Each record below should be repeated precisely as written.

---------- LISTED RECORDS ----------

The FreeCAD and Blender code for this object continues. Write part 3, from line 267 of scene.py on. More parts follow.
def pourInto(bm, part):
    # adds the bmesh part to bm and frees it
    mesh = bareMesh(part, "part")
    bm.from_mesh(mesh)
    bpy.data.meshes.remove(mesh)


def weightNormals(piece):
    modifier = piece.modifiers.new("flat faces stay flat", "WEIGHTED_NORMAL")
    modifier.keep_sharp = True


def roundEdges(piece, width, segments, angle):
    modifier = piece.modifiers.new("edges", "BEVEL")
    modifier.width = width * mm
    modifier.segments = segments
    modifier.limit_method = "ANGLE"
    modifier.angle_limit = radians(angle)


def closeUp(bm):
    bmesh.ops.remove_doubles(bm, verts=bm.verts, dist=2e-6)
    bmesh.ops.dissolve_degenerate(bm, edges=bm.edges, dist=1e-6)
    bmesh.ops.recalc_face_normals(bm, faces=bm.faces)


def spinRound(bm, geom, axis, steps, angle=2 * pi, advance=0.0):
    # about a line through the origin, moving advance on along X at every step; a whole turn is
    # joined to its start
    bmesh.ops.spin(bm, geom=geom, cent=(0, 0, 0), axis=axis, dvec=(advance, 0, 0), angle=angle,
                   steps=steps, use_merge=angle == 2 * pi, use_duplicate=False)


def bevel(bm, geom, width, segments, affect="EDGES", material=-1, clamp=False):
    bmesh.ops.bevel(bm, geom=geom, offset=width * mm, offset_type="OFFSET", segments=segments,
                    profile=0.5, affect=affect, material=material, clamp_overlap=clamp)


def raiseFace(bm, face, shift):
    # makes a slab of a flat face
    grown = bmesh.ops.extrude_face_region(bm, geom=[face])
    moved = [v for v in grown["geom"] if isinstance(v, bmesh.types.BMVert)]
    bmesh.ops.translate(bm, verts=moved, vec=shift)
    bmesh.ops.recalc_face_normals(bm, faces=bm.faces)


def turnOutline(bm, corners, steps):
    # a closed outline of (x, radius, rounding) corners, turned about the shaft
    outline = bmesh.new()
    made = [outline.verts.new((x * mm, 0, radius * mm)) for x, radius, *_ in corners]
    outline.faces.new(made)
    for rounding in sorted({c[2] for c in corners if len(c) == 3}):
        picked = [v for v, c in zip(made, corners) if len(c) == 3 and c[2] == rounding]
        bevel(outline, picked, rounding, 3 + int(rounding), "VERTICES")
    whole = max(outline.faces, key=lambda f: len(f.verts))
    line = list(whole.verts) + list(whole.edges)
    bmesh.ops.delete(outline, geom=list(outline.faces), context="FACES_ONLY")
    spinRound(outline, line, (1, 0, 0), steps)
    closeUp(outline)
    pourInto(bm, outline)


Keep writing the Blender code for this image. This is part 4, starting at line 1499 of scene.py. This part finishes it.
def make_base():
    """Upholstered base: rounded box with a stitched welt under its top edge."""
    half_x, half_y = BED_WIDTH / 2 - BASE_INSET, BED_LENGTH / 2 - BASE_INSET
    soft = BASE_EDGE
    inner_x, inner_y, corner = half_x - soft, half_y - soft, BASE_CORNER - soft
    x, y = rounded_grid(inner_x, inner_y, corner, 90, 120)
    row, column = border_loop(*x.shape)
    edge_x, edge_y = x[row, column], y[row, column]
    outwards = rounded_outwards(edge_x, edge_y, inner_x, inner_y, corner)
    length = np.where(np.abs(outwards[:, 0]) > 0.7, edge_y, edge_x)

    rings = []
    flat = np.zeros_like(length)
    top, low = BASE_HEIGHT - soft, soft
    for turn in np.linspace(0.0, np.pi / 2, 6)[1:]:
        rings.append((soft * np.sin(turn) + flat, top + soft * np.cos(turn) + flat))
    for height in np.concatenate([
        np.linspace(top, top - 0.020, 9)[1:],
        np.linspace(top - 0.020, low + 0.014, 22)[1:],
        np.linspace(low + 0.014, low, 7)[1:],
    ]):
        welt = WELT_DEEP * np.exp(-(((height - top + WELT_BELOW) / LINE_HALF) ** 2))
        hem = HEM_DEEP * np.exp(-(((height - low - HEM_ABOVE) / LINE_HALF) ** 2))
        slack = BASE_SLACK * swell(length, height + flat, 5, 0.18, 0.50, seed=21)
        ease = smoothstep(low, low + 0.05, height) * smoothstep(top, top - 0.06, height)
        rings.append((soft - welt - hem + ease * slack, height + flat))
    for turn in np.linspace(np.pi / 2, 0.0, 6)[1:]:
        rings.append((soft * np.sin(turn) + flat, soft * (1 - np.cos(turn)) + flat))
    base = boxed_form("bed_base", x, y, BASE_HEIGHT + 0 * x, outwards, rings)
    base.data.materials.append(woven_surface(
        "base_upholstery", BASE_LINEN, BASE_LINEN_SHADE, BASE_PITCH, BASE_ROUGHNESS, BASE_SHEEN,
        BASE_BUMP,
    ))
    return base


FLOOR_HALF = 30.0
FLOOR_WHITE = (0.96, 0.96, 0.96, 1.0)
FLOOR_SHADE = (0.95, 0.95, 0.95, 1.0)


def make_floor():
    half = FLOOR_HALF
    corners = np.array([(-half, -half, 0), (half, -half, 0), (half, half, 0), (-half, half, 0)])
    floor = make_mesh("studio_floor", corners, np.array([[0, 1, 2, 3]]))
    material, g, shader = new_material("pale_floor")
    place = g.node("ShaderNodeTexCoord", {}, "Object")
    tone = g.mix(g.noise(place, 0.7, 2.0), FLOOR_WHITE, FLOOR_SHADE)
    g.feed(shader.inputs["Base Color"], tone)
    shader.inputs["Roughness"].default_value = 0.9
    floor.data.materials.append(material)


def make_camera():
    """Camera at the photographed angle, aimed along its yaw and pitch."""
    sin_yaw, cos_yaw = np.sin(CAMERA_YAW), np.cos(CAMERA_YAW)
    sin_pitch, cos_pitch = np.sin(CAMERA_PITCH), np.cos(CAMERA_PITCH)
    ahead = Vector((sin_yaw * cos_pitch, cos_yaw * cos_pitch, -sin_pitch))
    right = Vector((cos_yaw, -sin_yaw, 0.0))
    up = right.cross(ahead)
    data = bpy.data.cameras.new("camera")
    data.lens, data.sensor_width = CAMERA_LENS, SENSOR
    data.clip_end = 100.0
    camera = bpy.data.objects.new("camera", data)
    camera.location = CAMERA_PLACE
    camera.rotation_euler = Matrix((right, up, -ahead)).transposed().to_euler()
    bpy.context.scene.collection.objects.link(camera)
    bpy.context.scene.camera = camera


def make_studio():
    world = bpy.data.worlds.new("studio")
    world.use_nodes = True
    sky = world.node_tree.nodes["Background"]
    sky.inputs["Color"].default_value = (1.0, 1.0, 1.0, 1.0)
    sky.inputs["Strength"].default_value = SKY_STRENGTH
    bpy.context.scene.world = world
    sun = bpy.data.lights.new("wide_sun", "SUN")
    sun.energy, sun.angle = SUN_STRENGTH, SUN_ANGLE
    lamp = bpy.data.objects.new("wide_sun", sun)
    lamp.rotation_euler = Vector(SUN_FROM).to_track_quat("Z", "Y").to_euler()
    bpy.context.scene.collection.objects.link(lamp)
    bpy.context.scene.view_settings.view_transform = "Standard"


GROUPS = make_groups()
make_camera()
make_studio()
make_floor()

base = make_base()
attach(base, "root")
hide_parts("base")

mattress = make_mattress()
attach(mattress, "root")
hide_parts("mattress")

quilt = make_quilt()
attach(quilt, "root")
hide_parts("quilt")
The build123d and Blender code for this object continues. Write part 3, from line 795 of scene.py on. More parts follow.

----------

REPLY —
The FreeCAD and Blender code for this object continues. Write part 3, from line 267 of scene.py on. More parts follow.
def pourInto(bm, part):
    # adds the bmesh part to bm and frees it
    mesh = bareMesh(part, "part")
    bm.from_mesh(mesh)
    bpy.data.meshes.remove(mesh)


def weightNormals(piece):
    modifier = piece.modifiers.new("flat faces stay flat", "WEIGHTED_NORMAL")
    modifier.keep_sharp = True


def roundEdges(piece, width, segments, angle):
    modifier = piece.modifiers.new("edges", "BEVEL")
    modifier.width = width * mm
    modifier.segments = segments
    modifier.limit_method = "ANGLE"
    modifier.angle_limit = radians(angle)


def closeUp(bm):
    bmesh.ops.remove_doubles(bm, verts=bm.verts, dist=2e-6)
    bmesh.ops.dissolve_degenerate(bm, edges=bm.edges, dist=1e-6)
    bmesh.ops.recalc_face_normals(bm, faces=bm.faces)


def spinRound(bm, geom, axis, steps, angle=2 * pi, advance=0.0):
    # about a line through the origin, moving advance on along X at every step; a whole turn is
    # joined to its start
    bmesh.ops.spin(bm, geom=geom, cent=(0, 0, 0), axis=axis, dvec=(advance, 0, 0), angle=angle,
                   steps=steps, use_merge=angle == 2 * pi, use_duplicate=False)


def bevel(bm, geom, width, segments, affect="EDGES", material=-1, clamp=False):
    bmesh.ops.bevel(bm, geom=geom, offset=width * mm, offset_type="OFFSET", segments=segments,
                    profile=0.5, affect=affect, material=material, clamp_overlap=clamp)


def raiseFace(bm, face, shift):
    # makes a slab of a flat face
    grown = bmesh.ops.extrude_face_region(bm, geom=[face])
    moved = [v for v in grown["geom"] if isinstance(v, bmesh.types.BMVert)]
    bmesh.ops.translate(bm, verts=moved, vec=shift)
    bmesh.ops.recalc_face_normals(bm, faces=bm.faces)


def turnOutline(bm, corners, steps):
    # a closed outline of (x, radius, rounding) corners, turned about the shaft
    outline = bmesh.new()
    made = [outline.verts.new((x * mm, 0, radius * mm)) for x, radius, *_ in corners]
    outline.faces.new(made)
    for rounding in sorted({c[2] for c in corners if len(c) == 3}):
        picked = [v for v, c in zip(made, corners) if len(c) == 3 and c[2] == rounding]
        bevel(outline, picked, rounding, 3 + int(rounding), "VERTICES")
    whole = max(outline.faces, key=lambda f: len(f.verts))
    line = list(whole.verts) + list(whole.edges)
    bmesh.ops.delete(outline, geom=list(outline.faces), context="FACES_ONLY")
    spinRound(outline, line, (1, 0, 0), steps)
    closeUp(outline)
    pourInto(bm, outline)


Keep writing the Blender code for this image. This is part 4, starting at line 1499 of scene.py. This part finishes it.
def make_base():
    """Upholstered base: rounded box with a stitched welt under its top edge."""
    half_x, half_y = BED_WIDTH / 2 - BASE_INSET, BED_LENGTH / 2 - BASE_INSET
    soft = BASE_EDGE
    inner_x, inner_y, corner = half_x - soft, half_y - soft, BASE_CORNER - soft
    x, y = rounded_grid(inner_x, inner_y, corner, 90, 120)
    row, column = border_loop(*x.shape)
    edge_x, edge_y = x[row, column], y[row, column]
    outwards = rounded_outwards(edge_x, edge_y, inner_x, inner_y, corner)
    length = np.where(np.abs(outwards[:, 0]) > 0.7, edge_y, edge_x)

    rings = []
    flat = np.zeros_like(length)
    top, low = BASE_HEIGHT - soft, soft
    for turn in np.linspace(0.0, np.pi / 2, 6)[1:]:
        rings.append((soft * np.sin(turn) + flat, top + soft * np.cos(turn) + flat))
    for height in np.concatenate([
        np.linspace(top, top - 0.020, 9)[1:],
        np.linspace(top - 0.020, low + 0.014, 22)[1:],
        np.linspace(low + 0.014, low, 7)[1:],
    ]):
        welt = WELT_DEEP * np.exp(-(((height - top + WELT_BELOW) / LINE_HALF) ** 2))
        hem = HEM_DEEP * np.exp(-(((height - low - HEM_ABOVE) / LINE_HALF) ** 2))
        slack = BASE_SLACK * swell(length, height + flat, 5, 0.18, 0.50, seed=21)
        ease = smoothstep(low, low + 0.05, height) * smoothstep(top, top - 0.06, height)
        rings.append((soft - welt - hem + ease * slack, height + flat))
    for turn in np.linspace(np.pi / 2, 0.0, 6)[1:]:
        rings.append((soft * np.sin(turn) + flat, soft * (1 - np.cos(turn)) + flat))
    base = boxed_form("bed_base", x, y, BASE_HEIGHT + 0 * x, outwards, rings)
    base.data.materials.append(woven_surface(
        "base_upholstery", BASE_LINEN, BASE_LINEN_SHADE, BASE_PITCH, BASE_ROUGHNESS, BASE_SHEEN,
        BASE_BUMP,
    ))
    return base


FLOOR_HALF = 30.0
FLOOR_WHITE = (0.96, 0.96, 0.96, 1.0)
FLOOR_SHADE = (0.95, 0.95, 0.95, 1.0)


def make_floor():
    half = FLOOR_HALF
    corners = np.array([(-half, -half, 0), (half, -half, 0), (half, half, 0), (-half, half, 0)])
    floor = make_mesh("studio_floor", corners, np.array([[0, 1, 2, 3]]))
    material, g, shader = new_material("pale_floor")
    place = g.node("ShaderNodeTexCoord", {}, "Object")
    tone = g.mix(g.noise(place, 0.7, 2.0), FLOOR_WHITE, FLOOR_SHADE)
    g.feed(shader.inputs["Base Color"], tone)
    shader.inputs["Roughness"].default_value = 0.9
    floor.data.materials.append(material)


def make_camera():
    """Camera at the photographed angle, aimed along its yaw and pitch."""
    sin_yaw, cos_yaw = np.sin(CAMERA_YAW), np.cos(CAMERA_YAW)
    sin_pitch, cos_pitch = np.sin(CAMERA_PITCH), np.cos(CAMERA_PITCH)
    ahead = Vector((sin_yaw * cos_pitch, cos_yaw * cos_pitch, -sin_pitch))
    right = Vector((cos_yaw, -sin_yaw, 0.0))
    up = right.cross(ahead)
    data = bpy.data.cameras.new("camera")
    data.lens, data.sensor_width = CAMERA_LENS, SENSOR
    data.clip_end = 100.0
    camera = bpy.data.objects.new("camera", data)
    camera.location = CAMERA_PLACE
    camera.rotation_euler = Matrix((right, up, -ahead)).transposed().to_euler()
    bpy.context.scene.collection.objects.link(camera)
    bpy.context.scene.camera = camera


def make_studio():
    world = bpy.data.worlds.new("studio")
    world.use_nodes = True
    sky = world.node_tree.nodes["Background"]
    sky.inputs["Color"].default_value = (1.0, 1.0, 1.0, 1.0)
    sky.inputs["Strength"].default_value = SKY_STRENGTH
    bpy.context.scene.world = world
    sun = bpy.data.lights.new("wide_sun", "SUN")
    sun.energy, sun.angle = SUN_STRENGTH, SUN_ANGLE
    lamp = bpy.data.objects.new("wide_sun", sun)
    lamp.rotation_euler = Vector(SUN_FROM).to_track_quat("Z", "Y").to_euler()
    bpy.context.scene.collection.objects.link(lamp)
    bpy.context.scene.view_settings.view_transform = "Standard"


GROUPS = make_groups()
make_camera()
make_studio()
make_floor()

base = make_base()
attach(base, "root")
hide_parts("base")

mattress = make_mattress()
attach(mattress, "root")
hide_parts("mattress")

quilt = make_quilt()
attach(quilt, "root")
hide_parts("quilt")
The build123d and Blender code for this object continues. Write part 3, from line 795 of scene.py on. More parts follow.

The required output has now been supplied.